** START OF Records provided **

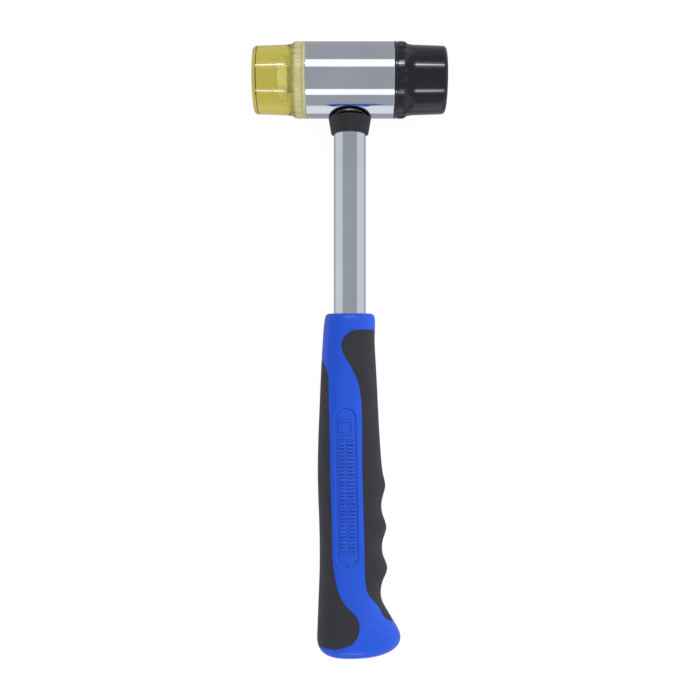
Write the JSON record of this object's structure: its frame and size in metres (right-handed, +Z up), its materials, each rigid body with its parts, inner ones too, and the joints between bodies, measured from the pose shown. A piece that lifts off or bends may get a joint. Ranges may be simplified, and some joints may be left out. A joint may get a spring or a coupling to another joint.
{
  "type": "two-way soft-face dead blow mallet",
  "caption": "Soft-face mallet with a chromed tube head, one clear yellow and one black screw-in face, a steel tube handle and a two-colour finger grip.",
  "frame": {"origin": "under the middle of the mallet's length, on the surface that it lies on", "axes": "+Y along the handle from butt to head, +X along the head from the yellow face to the black face, +Z up from the bench"},
  "size_m": [0.0896, 0.2856, 0.0352],
  "materials": {
    "chromed_steel": "polished",
    "zinc_steel": "satin",
    "steel_shot": "satin",
    "yellow_plastic": "gloss",
    "black_rubber": "satin",
    "boot_rubber": "matte",
    "plug_plastic": "matte",
    "blue_plastic": "satin",
    "grey_rubber": "matte"
  },
  "bodies": {
    "root": {"head_sleeve": "chromed_steel", "left_end_plug": "zinc_steel", "right_end_plug": "zinc_steel", "shaft_tube": "chromed_steel", "shaft_weld": "chromed_steel", "tube_end_plug": "plug_plastic", "neck_boot": "boot_rubber", "grip_core": "blue_plastic", "grip_front_pad": "grey_rubber", "grip_rear_pad": "grey_rubber"},
    "shot_slug": {"shot_charge": "steel_shot"},
    "yellow_washer": {"left_lock_washer": "zinc_steel"},
    "yellow_tip": {"yellow_face": "yellow_plastic", "left_face_bolt": "zinc_steel"},
    "black_washer": {"right_lock_washer": "zinc_steel"},
    "black_tip": {"black_face": "black_rubber", "right_face_bolt": "zinc_steel"}
  },
  "joints": [
    {"name": "shot_slide", "type": "slide", "parent": "root", "child": "shot_slug", "axis": [1, 0, 0], "range_m": [-0.0019, 0.0019]},
    {"name": "yellow_face_travel", "type": "slide", "parent": "root", "child": "yellow_washer", "axis": [-1, 0, 0], "range_m": [0, 0.0101]},
    {"name": "yellow_face_turn", "type": "hinge", "parent": "yellow_washer", "child": "yellow_tip", "pos_m": [-0.0205, 0.12525, 0.0176], "axis": [-1, 0, 0], "range_deg": [0, 2880]},
    {"name": "black_face_travel", "type": "slide", "parent": "root", "child": "black_washer", "axis": [1, 0, 0], "range_m": [0, 0.0101]},
    {"name": "black_face_turn", "type": "hinge", "parent": "black_washer", "child": "black_tip", "pos_m": [0.0205, 0.12525, 0.0176], "axis": [1, 0, 0], "range_deg": [0, 2880]}
  ],
  "couplings": [
    {"joint": "yellow_face_travel", "follows": "yellow_face_turn", "m_per_rad": 0.00019894},
    {"joint": "black_face_travel", "follows": "black_face_turn", "m_per_rad": 0.00019894}
  ]
}
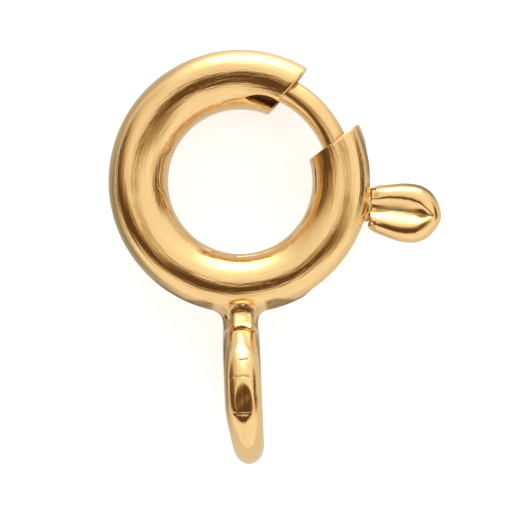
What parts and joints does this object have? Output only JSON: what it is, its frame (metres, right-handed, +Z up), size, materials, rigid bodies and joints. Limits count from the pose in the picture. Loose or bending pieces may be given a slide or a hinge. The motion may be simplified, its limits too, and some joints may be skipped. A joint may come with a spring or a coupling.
{
  "type": "spring ring clasp",
  "caption": "Round jewellery clasp: a hollow ring whose gap is closed by a sprung tongue, drawn back by a small trigger, with a soldered end loop for a chain.",
  "frame": {"origin": "on the surface the clasp lies on, under the middle of its outline", "axes": "+Z up, +Y from the end loop towards the ring, +X towards the trigger; the ring's face looks up, tilted 7 degrees back towards +Y"},
  "size_m": [0.0076, 0.0094, 0.0033],
  "materials": {
    "gold": "polished yellow gold",
    "spring_steel": "bright drawn wire"
  },
  "bodies": {
    "ring": {"ring_body": "gold", "spring": "spring_steel"},
    "slider": {"tongue": "gold", "trigger": "gold"}
  },
  "joints": [
    {"name": "trigger_slide", "type": "hinge", "parent": "ring", "child": "slider", "pos_m": [-0.00083, 0.00171, 0.00107], "axis": [0, -0.1215, -0.9926], "range_deg": [0, 43], "stiffness_Nm_per_rad": 0.003, "springref_deg": -20.05, "deforming": ["spring"]}
  ]
}
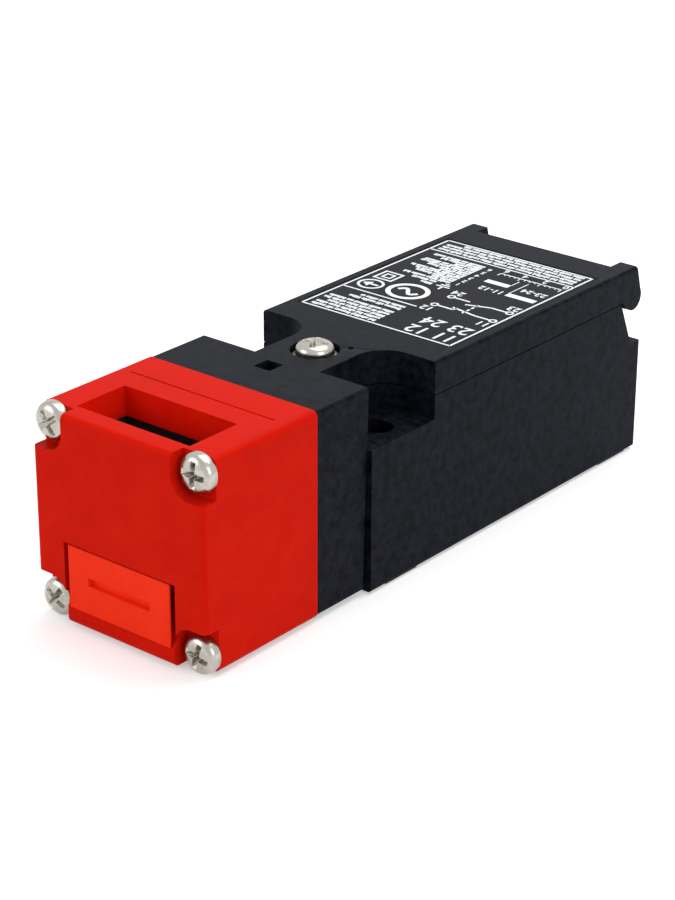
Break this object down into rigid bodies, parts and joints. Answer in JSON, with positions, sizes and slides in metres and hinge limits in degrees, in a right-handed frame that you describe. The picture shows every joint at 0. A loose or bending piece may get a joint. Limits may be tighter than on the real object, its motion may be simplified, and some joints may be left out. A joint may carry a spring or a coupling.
{
  "type": "tongue interlock switch",
  "caption": "Narrow guard-door safety switch with a keyed square head, a hinged cover over its contact block, two mounting slots and a threaded conduit end.",
  "frame": {"origin": "on the mounting face, midway between the two mounting slots", "axes": "+Y along the switch from the head towards the conduit end, +Z from the mounting face towards the cover, +X to the right when the switch is seen from its head"},
  "size_m": [0.0308, 0.0971, 0.0312],
  "materials": {
    "head_plastic": "satin moulded",
    "plug_plastic": "satin moulded",
    "case_plastic": "fine moulded grain",
    "cover_plastic": "fine moulded grain",
    "label_film": "printed film",
    "screw_steel": "nickel plated",
    "carrier_plastic": "satin moulded",
    "cam_plastic": "satin moulded",
    "pin_steel": "turned",
    "seal_rubber": "matte",
    "bush_plastic": "satin moulded",
    "spring_steel": "drawn wire",
    "base_plastic": "satin moulded",
    "slider_plastic": "satin moulded",
    "contact_brass": "stamped",
    "terminal_steel": "zinc plated"
  },
  "bodies": {
    "housing": {"case_flange": "case_plastic", "case": "case_plastic", "case_end": "case_plastic", "head_housing": "head_plastic", "key_guides": "carrier_plastic", "head_screws": "screw_steel", "head_gasket": "seal_rubber", "cam_frame": "carrier_plastic", "cam_axle": "pin_steel", "plunger_bush": "bush_plastic", "contact_base": "base_plastic", "contact_lid": "base_plastic", "nc_fixed_contacts": "contact_brass", "no_fixed_contacts": "contact_brass", "terminal_screws": "terminal_steel", "block_screws": "terminal_steel", "earth_plate": "contact_brass", "earth_screw": "terminal_steel"},
    "lid": {"cover": "cover_plastic", "cover_gasket": "seal_rubber", "label_plate": "label_film"},
    "screw_carrier": {"cover_screw_washer": "screw_steel"},
    "screw": {"cover_screw": "screw_steel"},
    "plug": {"key_hole_plug": "plug_plastic"},
    "rotor": {"cam": "cam_plastic"},
    "pusher": {"plunger": "pin_steel"},
    "contact_carriage": {"contact_slider": "slider_plastic", "nc_bridge": "contact_brass", "no_bridge": "contact_brass", "nc_bridge_spring": "spring_steel", "no_bridge_spring": "spring_steel", "slider_spring": "spring_steel"}
  },
  "joints": [
    {"name": "cover_hinge", "type": "hinge", "parent": "housing", "child": "lid", "pos_m": [0, 0.0554, 0.0253], "axis": [-1, 0, 0], "range_deg": [0, 100]},
    {"name": "cover_screw_lift", "type": "slide", "parent": "lid", "child": "screw_carrier", "axis": [0, 0, 1], "range_m": [0, 0.004]},
    {"name": "cover_screw_turn", "type": "hinge", "parent": "screw_carrier", "child": "screw", "pos_m": [0, -0.0002, 0.0292], "axis": [0, 0, 1], "range_deg": [0, 2880]},
    {"name": "plug_pull", "type": "slide", "parent": "housing", "child": "plug", "axis": [0, -1, 0], "range_m": [0, 0.012]},
    {"name": "cam_turn", "type": "hinge", "parent": "housing", "child": "rotor", "pos_m": [0, -0.024, 0.0156], "axis": [1, 0, 0], "range_deg": [0, 50]},
    {"name": "plunger_slide", "type": "slide", "parent": "housing", "child": "pusher", "axis": [0, -1, 0], "range_m": [0, 0.0024]},
    {"name": "contact_slide", "type": "slide", "parent": "housing", "child": "contact_carriage", "axis": [0, -1, 0], "range_m": [0, 0.0024], "deforming": ["slider_spring"]}
  ],
  "couplings": [
    {"joint": "cover_screw_turn", "follows": "cover_screw_lift", "rad_per_m": 12566},
    {"joint": "cam_turn", "follows": "plunger_slide", "rad_per_m": 363.6},
    {"joint": "contact_slide", "follows": "plunger_slide", "ratio": 1}
  ]
}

** END OF Records provided **

■ Problem details ■
Give only the number of lines in the entries that contain "pose".

■ Solved exercise ■
2